In other words, the biography is really NOT about proving that Nussimbaum is Kurban Said. I think it does point to his identity and it is more than believable, but the academic arguments and proofs are simply not in the book.

Then there’s the subtitle of solving the identity of the mysterious man and dangerous life. But the story doesn’t make Nussimbaum appear like someone who is making decision for their dangerous quality. He seems simply to always be in the wrong place at the wrong time and, frankly, to be totally ignorant of the dangers around him.

Finally, the book is less about Nussimbaum’s biography than it is a history of the turmoil and politics in each city that Nussimbaum finds himself. It is a story about what a terrible and racist place Europe was for the first half of the 20th century. And this is what makes the story so interesting and compelling, and where I learned the most. I knew plenty about World War II and the Nazis, but very little about the Russian Revolution and how it had completely obliterated so many cultures and peoples on its path to rewriting human history, a path that curiously took it to control those areas with massive quantities of oil.
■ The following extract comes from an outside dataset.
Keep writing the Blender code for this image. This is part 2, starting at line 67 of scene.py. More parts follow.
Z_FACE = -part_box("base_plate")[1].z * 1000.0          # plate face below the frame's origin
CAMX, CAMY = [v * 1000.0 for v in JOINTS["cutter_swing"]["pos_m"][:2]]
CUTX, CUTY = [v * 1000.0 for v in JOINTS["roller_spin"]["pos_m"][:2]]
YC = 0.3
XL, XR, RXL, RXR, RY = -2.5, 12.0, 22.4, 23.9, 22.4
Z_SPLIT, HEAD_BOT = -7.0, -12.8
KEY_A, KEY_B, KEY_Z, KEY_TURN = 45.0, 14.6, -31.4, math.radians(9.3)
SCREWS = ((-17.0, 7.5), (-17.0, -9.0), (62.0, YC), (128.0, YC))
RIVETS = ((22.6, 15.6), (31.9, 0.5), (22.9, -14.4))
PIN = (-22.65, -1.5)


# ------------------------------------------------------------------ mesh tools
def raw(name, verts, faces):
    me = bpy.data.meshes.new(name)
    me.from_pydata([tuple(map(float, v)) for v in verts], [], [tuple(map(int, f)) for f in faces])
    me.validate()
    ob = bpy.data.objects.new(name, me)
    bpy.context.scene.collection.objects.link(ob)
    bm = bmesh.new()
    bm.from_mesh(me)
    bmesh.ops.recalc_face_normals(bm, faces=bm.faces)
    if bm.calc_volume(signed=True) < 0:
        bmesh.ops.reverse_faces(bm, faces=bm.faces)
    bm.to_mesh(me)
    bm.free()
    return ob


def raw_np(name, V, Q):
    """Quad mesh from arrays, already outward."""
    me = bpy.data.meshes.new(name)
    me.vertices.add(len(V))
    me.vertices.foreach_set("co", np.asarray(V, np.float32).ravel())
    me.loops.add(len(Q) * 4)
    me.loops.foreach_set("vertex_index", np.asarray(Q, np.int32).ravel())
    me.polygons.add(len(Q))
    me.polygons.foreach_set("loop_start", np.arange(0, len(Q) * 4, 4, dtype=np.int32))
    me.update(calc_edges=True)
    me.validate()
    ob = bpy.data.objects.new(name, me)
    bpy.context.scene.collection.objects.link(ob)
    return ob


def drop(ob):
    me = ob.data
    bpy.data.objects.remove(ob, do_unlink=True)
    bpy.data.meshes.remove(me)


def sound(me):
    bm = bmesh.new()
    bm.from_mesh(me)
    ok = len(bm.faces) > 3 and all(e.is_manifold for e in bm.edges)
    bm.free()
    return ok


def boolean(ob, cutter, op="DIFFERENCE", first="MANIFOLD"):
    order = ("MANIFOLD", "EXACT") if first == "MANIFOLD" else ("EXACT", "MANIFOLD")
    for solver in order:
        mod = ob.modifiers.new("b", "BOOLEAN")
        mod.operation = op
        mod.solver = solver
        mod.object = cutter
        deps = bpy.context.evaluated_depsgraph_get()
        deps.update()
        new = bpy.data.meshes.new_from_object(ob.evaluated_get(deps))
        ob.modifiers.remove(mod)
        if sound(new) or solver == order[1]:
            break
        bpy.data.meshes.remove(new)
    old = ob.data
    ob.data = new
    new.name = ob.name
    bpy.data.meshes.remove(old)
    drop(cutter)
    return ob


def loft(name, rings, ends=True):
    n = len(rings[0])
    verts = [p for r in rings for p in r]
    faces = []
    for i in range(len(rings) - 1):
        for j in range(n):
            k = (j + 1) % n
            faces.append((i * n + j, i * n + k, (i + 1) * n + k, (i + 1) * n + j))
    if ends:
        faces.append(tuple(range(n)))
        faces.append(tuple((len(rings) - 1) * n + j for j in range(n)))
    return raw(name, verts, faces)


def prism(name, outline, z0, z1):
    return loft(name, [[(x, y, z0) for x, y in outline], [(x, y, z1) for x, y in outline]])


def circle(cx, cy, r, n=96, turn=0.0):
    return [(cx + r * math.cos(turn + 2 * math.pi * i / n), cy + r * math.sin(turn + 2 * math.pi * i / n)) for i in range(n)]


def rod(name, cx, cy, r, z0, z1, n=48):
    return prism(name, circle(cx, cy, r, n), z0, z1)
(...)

For example, I didn’t know about the 1.4 million White Russian emigrants around Europe and the world, about the refugees in Paris and Berlin, about the shere destruction of the Bolsheviks. You can almost feel the extreme left and extreme right’s logic in history. Russia and most of Europe still did not have their political revolutions. Unfortuantely, they were now chosing the French style (as opposed to the less brutal and more stable American Revolution) and were literally obliterating anything or anyone that was a reminder of the former power systems. In reaction, ultra-right wing regimes grew up in the Western Europe to buffer the Bolshevik destruction. What is so hard to understand today is how Europe was plagued with such an extreme thirst for dominance and a cultural superiority comlex (something it still has not lost).
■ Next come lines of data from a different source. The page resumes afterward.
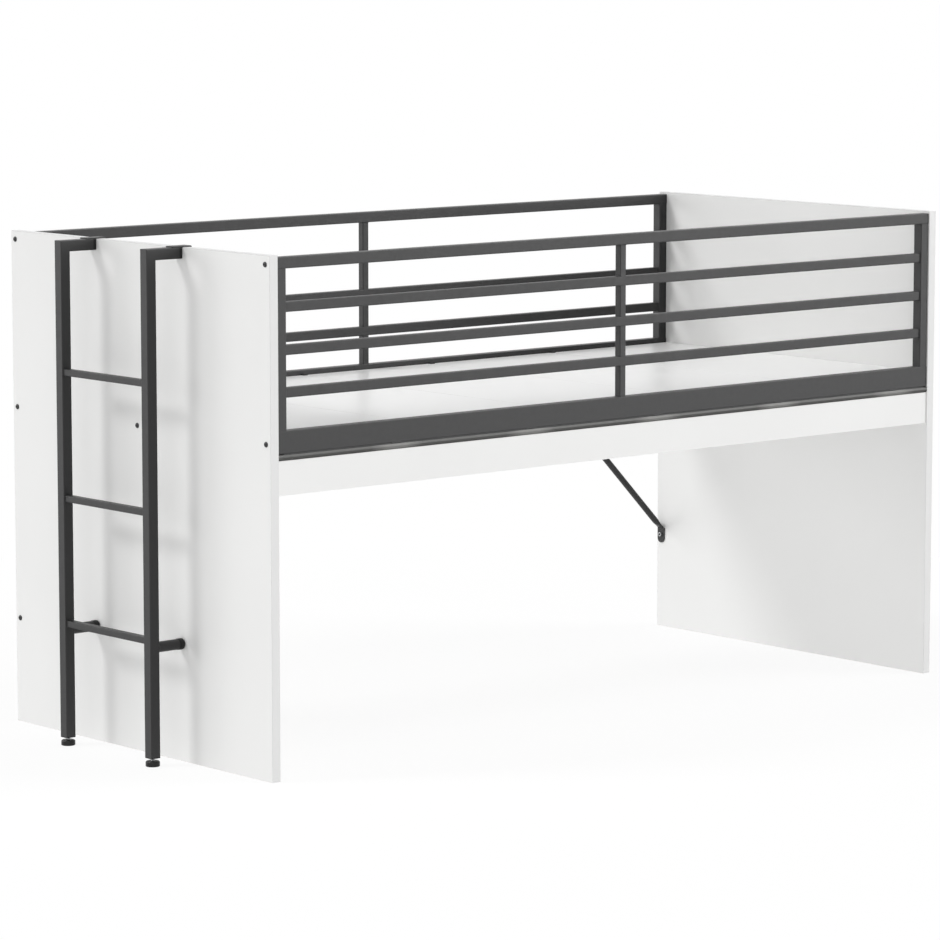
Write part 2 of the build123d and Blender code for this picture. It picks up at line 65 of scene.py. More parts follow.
# Lamps. Azimuths run from +X towards +Y. A level of 1 lights a white face that is turned to the lamp
# to full white.
LAMPS = {
    "key_lamp": {"azimuth": 150, "height": 40, "softness": 16, "level": 0.33},
    "rim_lamp": {"azimuth": 128, "height": 9, "softness": 26, "level": 0.17},
    "fill_lamp": {"azimuth": 222, "height": 8, "softness": 60, "level": 0.17},
    "side_lamp": {"azimuth": -46, "height": 8, "softness": 30, "level": 0.31},
    "top_lamp": {"azimuth": 210, "height": 85, "softness": 80, "level": 0.38},
    "crest_lamp": {"azimuth": -35, "height": 38, "softness": 30, "level": 0.27},
}
SKY_LEVEL = 0.11

# Stage, a white light table
TABLE_HALF_SIZE = 8.0
TABLE_GLOW = 0.97
SHADOW_FREE_SHARE = 0.87
SHADOW_RADIUS = 1.6
STAGE_RADIUS = 2.6

# Colours
WHITE = (1.0, 1.0, 1.0, 1.0)
BOARD_WHITE = (0.825, 0.825, 0.817)
BAND_WHITE = (0.74, 0.74, 0.737)
# The deck's facing painted lighter than the board white: painted light on the deck's top
DECK_LIT_WHITE = (0.93, 0.93, 0.925)
CHIPBOARD = (0.52, 0.37, 0.22)
COAT_BLACK = (0.016, 0.016, 0.0163)
# The same coat painted paler for the support tubes, a painted highlight along the strip under each guard
STRIP_HIGHLIGHT_GREY = (0.034, 0.034, 0.031)
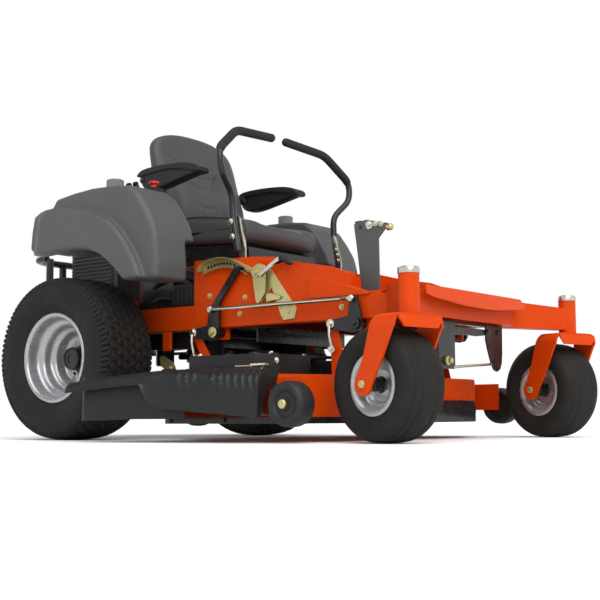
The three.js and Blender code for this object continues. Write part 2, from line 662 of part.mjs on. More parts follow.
const ENGINE_REAR_X = ENGINE_FRONT_X - ENGINE_LENGTH;
add('engine_block', box(ENGINE_REAR_X + 30, ENGINE_FRONT_X, -ENGINE_WIDTH / 2, ENGINE_WIDTH / 2,
  ENGINE_BOTTOM - 40 + GAP, ENGINE_BOTTOM + ENGINE_HEIGHT), 'engine');
const SHROUD_Z = ENGINE_BOTTOM + ENGINE_HEIGHT + GAP;
add('engine_shroud', join(
  alongZ([[ENGINE_REAR_X + 20, -170], [ENGINE_REAR_X + 60, -205], [ENGINE_FRONT_X - 10, -205],
    [ENGINE_FRONT_X, -190], [ENGINE_FRONT_X, 190], [ENGINE_FRONT_X - 10, 205],
    [ENGINE_REAR_X + 60, 205], [ENGINE_REAR_X + 20, 170]], SHROUD_Z, SHROUD_Z + 60),
  cylinderZ(ENGINE_REAR_X + 165, 0, 130, SHROUD_Z + 50, SHROUD_Z + 100, 36)), 'black');
add('muffler', join(
  cylinderY(ENGINE_REAR_X - 28, 560, 52, -170, 170, 28),
  box(ENGINE_REAR_X - 20, ENGINE_REAR_X + 30 - GAP, -120, -90, 540, 580),
  box(ENGINE_REAR_X - 20, ENGINE_REAR_X + 30 - GAP, 90, 120, 540, 580)), 'steel');

const GUARD_HALF = 300;
const GUARD_Z = 724;
const GUARD_LEG_X = -425;
const guardLegs = [-1, 1].map((side) => bar([
  [GUARD_LEG_X, side * (GUARD_HALF - 2), RAIL_TOP + GAP],
  [GUARD_LEG_X, side * (GUARD_HALF - 2), GUARD_Z]], GUARD_TUBE));
add('rear_guard', join(
  bar([[GUARD_LEG_X - 14, -GUARD_HALF, GUARD_Z], [GUARD_X + 30, -GUARD_HALF, GUARD_Z],
    [GUARD_X, -GUARD_HALF + 60, GUARD_Z], [GUARD_X, GUARD_HALF - 60, GUARD_Z],
    [GUARD_X + 30, GUARD_HALF, GUARD_Z], [GUARD_LEG_X - 14, GUARD_HALF, GUARD_Z]],
  GUARD_TUBE, 24),
  ...guardLegs,
  bar([[GUARD_X, -140, GUARD_Z], [GUARD_X, -140, 470], [GUARD_X, 140, 470],
    [GUARD_X, 140, GUARD_Z]], GUARD_TUBE, 30),
), 'black');

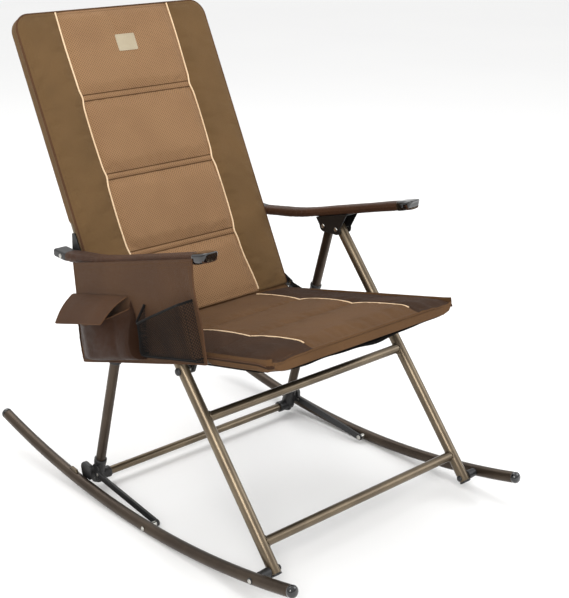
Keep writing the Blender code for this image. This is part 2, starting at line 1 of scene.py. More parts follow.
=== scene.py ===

And if you look today at the Middle East, you can see how much of the tension with the “West” was the result, not of U.S. foreign policy, but of Russian, Germany, English, and French intrigue, colonization, and acquisition. Like the revolutionaries’ vision of creating a new communist world through the destruction of the cultures in its path, you almost wonder if the U.S.’s call for democracy is nothing more than a modern oil-thirsty 21st Century American Bolshevism.

In any event and back to the book, The Orientalist is definitely not a perfect biography. Lev seems less strange, less mysterious, and more banal than the book’s subtitle would imply. He actually seems like nothing more than an insecure teenager looking for attention. As a matter of fact, I now read The Girl from the Golden Horn in a very different light. From what I have learned of Lev from The Orientalist, I can now see the author’s limited knowledge of the Middle East through his forced attempts to prove to the reader that he has a stronger grasp on the region than he actually does. The novel even over-generalizes and, through its inaccurate stereotypes, mischaracterizes the Middle East.
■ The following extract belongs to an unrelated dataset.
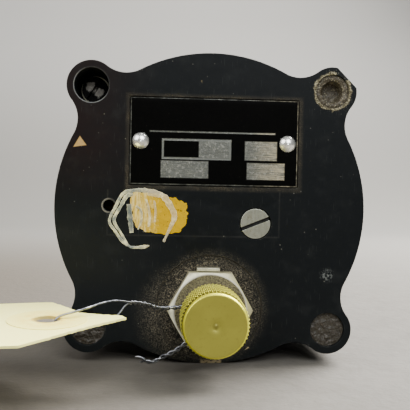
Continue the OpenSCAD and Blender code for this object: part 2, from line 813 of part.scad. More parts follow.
module dust_cap() {
    depth = 0.28;
    n = cap_grooves;
    edge = 1.1;
    color([0.72, 0.68, 0.25]) back_view() at_union() difference() {
        union() {
            translate([0, 0, cap_f + 0.8]) linear_extrude(cap_len - edge - 1.2) polygon([for (i = [0:2 * n - 1])
                (cap_r - (i % 2) * depth) * [cos(180 * i / n), sin(180 * i / n)]]);
            rotate_extrude() polygon([[0, cap_f], [cap_r - 0.8, cap_f], [cap_r - 0.35, cap_f + 0.5],
                [cap_r - 0.35, cap_b - edge - 0.5], [cap_r - 0.1, cap_b - edge - 0.4],
                [cap_r - 0.1, cap_b - edge], [cap_r - 0.9, cap_b], [0, cap_b]]);
        }
        disc(cap_bore_r, cap_f - 1, cap_floor);
        disc(0.7, cap_b - 0.25, cap_b + 1);
    }
}

module cap_disc() {
    color([0.25, 0.12, 0.10]) back_view()
        at_union() disc(cap_bore_r - fit_gap, union_end + touch_gap, cap_floor);
}

// Back face details

module adjusting_plug() {
    color([0.60, 0.60, 0.55]) back_view() translate(plug_pos) difference() {
        union() {
            disc(plug_r, case_depth - plug_head_t + 0.4, case_depth - 0.1);
            disc(plug_shank_r, inner_back - 0.5, case_depth - plug_head_t + 0.4);
        }
        rotate(22) translate([-plug_r - 1, -0.43, case_depth - 0.9]) cube([2 * plug_r + 2, 0.86, 3]);
    }
}

module plug_washer() {
    color([0.45, 0.25, 0.15]) back_view() translate(plug_pos)
        ring(plug_r, plug_shank_r + fit_gap, case_depth - plug_head_t, case_depth - plug_head_t + 0.4);
}

plate_back = case_depth - recess_d + data_plate_t;

module data_plate() {
    color([0.03, 0.03, 0.03]) back_view() difference() {
        translate([plate_x - plate_w / 2, plate_y - plate_h / 2, case_depth - recess_d])
            cube([plate_w, plate_h, data_plate_t]);
        for (s = [-1, 1]) translate([plate_x + s * rivet_spacing / 2, plate_y, 0])
            disc(rivet_shank_r + 0.1, case_depth - 1, case_depth + 2);
    }
}

module plate_rivets() {
    dome_r = (rivet_r * rivet_r + rivet_head_h * rivet_head_h) / (2 * rivet_head_h);
    color([0.80, 0.80, 0.78]) back_view()
        for (s = [-1, 1]) translate([plate_x + s * rivet_spacing / 2, plate_y, 0]) {
            disc(rivet_shank_r, case_depth - rivet_len, plate_back);
            intersection() {
                translate([0, 0, plate_back + rivet_head_h - dome_r]) sphere(r = dome_r);
                disc(rivet_r + 1, plate_back, plate_back + 2);
            }
        }
}

module paper_label() {
    color([0.85, 0.62, 0.14]) back_view()
        translate([0, label_y, case_depth]) linear_extrude(label_t)
            polygon([for (p = label_outline) face_scale * p]);
}

// Seal wire: tubes swept along the routes

function unit(v) = v / norm(v);
function hermite(p0, p1, p2, p3, t) = 0.5 * (2 * p1 + (p2 - p0) * t + (2 * p0 - 5 * p1 + 4 * p2 - p3) * t * t
    + (3 * p1 - p0 - 3 * p2 + p3) * t * t * t);
function smooth_route(p, n) = let (m = len(p) - 1) concat([for (i = [0:m - 1]) for (j = [0:n - 1])
    hermite(p[max(i - 1, 0)], p[i], p[i + 1], p[min(i + 2, m)], j / n)], [p[m]]);
// A frame carried along the route keeps the tube from twisting
function carried(p, i, up) = let (t = unit(p[min(i + 1, len(p) - 1)] - p[max(i - 1, 0)]),
    u = unit(up - (up * t) * t)) i == len(p) - 1 ? [[t, u]] : concat([[t, u]], carried(p, i + 1, u));

module wire_tube(route, r, steps, sides = 8) {
    p = smooth_route(route, steps);
    f = carried(p, 0, [0.1, 0.9, 0.2]);
    n = len(p);
    points = flat1([for (i = [0:n - 1]) let (t = f[i][0], u = f[i][1], w = cross(t, u))
        [for (k = [0:sides - 1]) p[i] + r * (cos(360 * k / sides) * u + sin(360 * k / sides) * w)]]);
    sides_faces = flat1([for (i = [0:n - 2]) [for (k = [0:sides - 1]) let (a = i * sides + k,
        b = i * sides + (k + 1) % sides) each [[a, b + sides, b], [a, a + sides, b + sides]]]]);
    caps = concat([for (k = [1:sides - 2]) [0, k, k + 1]],
        [for (k = [1:sides - 2]) [(n - 1) * sides, (n - 1) * sides + k + 1, (n - 1) * sides + k]]);
    polyhedron(points, concat(sides_faces, caps), convexity = 8);
}

module seal_wire() {
    color([0.42, 0.43, 0.42]) back_view() {
        at_wire() rotate_extrude() translate([loop_r, 0]) circle(r = strand_d / 2, $fn = 16);
        at_wire() wire_tube(pair_route, pair_r, 3);
        at_wire() wire_tube(tail_route, pair_r, 3);
        at_wire() wire_tube(strand_route, strand_d / 2, 3);
    }
}

// Tag on its hole

module on_tag() {
    back_view() at_wire() translate(tag_hole) rotate([0, tag_turn, 0]) rotate([tag_tilt, 0, 0])
        rotate([-90, 0, 0]) mirror([1, 0, 0]) mirror([0, 1, 0]) children();
}

module card_tag() {
    color([0.95, 0.93, 0.78]) on_tag() translate([0, 0, -tag_t / 2]) linear_extrude(tag_t) difference() {
        polygon(tag_outline);
        circle(r = tag_hole_r);
    }
}

module tag_ring() {
    color([0.90, 0.82, 0.50]) on_tag() translate([0, 0, tag_t / 2]) linear_extrude(0.15) difference() {
        circle(r = tag_ring_r);
        circle(r = tag_hole_r);
    }
}

case_body();
case_gasket();
front_flange();
thread_inserts();
case_screws();
screw_washers();
sealing_wax();
glass();
glass_gasket();
spacer_ring();
dial();
dial_screws();
dial_posts();
zero_stop();
pointer();
pointer_hub();
centre_pinion();
hairspring();
hairspring_collet();
hairspring_stud();
sector_gear();
sector_arbor();
front_plate();
rear_plate();
pillars();
movement_screws();
bourdon_tube();
tube_tip();
tip_pin();
link();
tail_pin();
tube_socket();
socket_gasket();
pressure_union();
tab_washer();
dust_cap();
cap_disc();
adjusting_plug();
plug_washer();
data_plate();
plate_rivets();
paper_label();
seal_wire();
card_tag();
tag_ring();
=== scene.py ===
"""Panel pressure gauge seen from the back: finishes, moulded edges, wax, label, twisted seal wire and tag.

Pieces are drawn in the back view, in millimetres: x to the right, y up, s behind the mounting face.
BACK turns that into the frame's metres.
"""
import bpy
import bmesh
import json
from math import atan2, cos, pi, radians, sin
from mathutils import Matrix, Vector, noise

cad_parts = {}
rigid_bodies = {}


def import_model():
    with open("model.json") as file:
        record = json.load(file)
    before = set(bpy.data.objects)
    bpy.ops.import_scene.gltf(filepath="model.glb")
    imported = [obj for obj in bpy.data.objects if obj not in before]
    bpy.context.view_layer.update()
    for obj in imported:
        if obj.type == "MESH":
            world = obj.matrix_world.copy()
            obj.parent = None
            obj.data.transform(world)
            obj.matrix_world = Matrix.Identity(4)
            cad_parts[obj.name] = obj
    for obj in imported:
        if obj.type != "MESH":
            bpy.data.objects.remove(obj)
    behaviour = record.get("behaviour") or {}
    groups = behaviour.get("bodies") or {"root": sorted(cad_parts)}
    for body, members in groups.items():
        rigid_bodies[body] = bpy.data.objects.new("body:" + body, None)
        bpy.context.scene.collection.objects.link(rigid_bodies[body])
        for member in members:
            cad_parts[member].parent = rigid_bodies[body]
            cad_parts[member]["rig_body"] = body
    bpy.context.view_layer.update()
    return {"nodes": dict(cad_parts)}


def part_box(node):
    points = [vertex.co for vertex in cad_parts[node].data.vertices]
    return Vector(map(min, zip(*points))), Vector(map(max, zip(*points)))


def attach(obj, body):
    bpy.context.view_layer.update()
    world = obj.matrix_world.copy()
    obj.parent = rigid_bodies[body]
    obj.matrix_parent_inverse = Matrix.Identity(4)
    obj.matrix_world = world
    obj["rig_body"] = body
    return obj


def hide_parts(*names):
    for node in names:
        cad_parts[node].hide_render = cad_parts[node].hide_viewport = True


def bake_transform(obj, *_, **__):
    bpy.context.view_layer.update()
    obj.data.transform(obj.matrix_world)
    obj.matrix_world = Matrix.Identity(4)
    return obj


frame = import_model()

MM = 0.001
BACK = Matrix(((MM, 0, 0, 0), (0, 0, -MM, 0), (0, MM, 0, 0), (0, 0, 0, 1)))


def span(node):
    """A node's box in back-view millimetres: lowest corner, highest corner."""
    low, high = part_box(node)
    return Vector((low.x, low.z, -high.y)) / MM, Vector((high.x, high.z, -low.y)) / MM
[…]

Having said all of this, I do definitely recommend The Orientalist, but with the following instructions. First read Ali and Nino. Samarkand would also be a great accompanying novel. If you really enjoy Ali and Nino, only then will you be able to truly appreciate The Orientalist, especially the first half where Lev’s exodus from Baku is similar to Ali’s. You feel like you’re extending the novel. Depending on what your other interests are, though, the rest of the biography is a disorganized history of Russian and Jewish refugees in the political unstable and brutal Europe.

A nice follow up would be a “making of” The Orientalist travel book, whereby Reiss tells all of his personal stories in researching the life of Nussimbuam.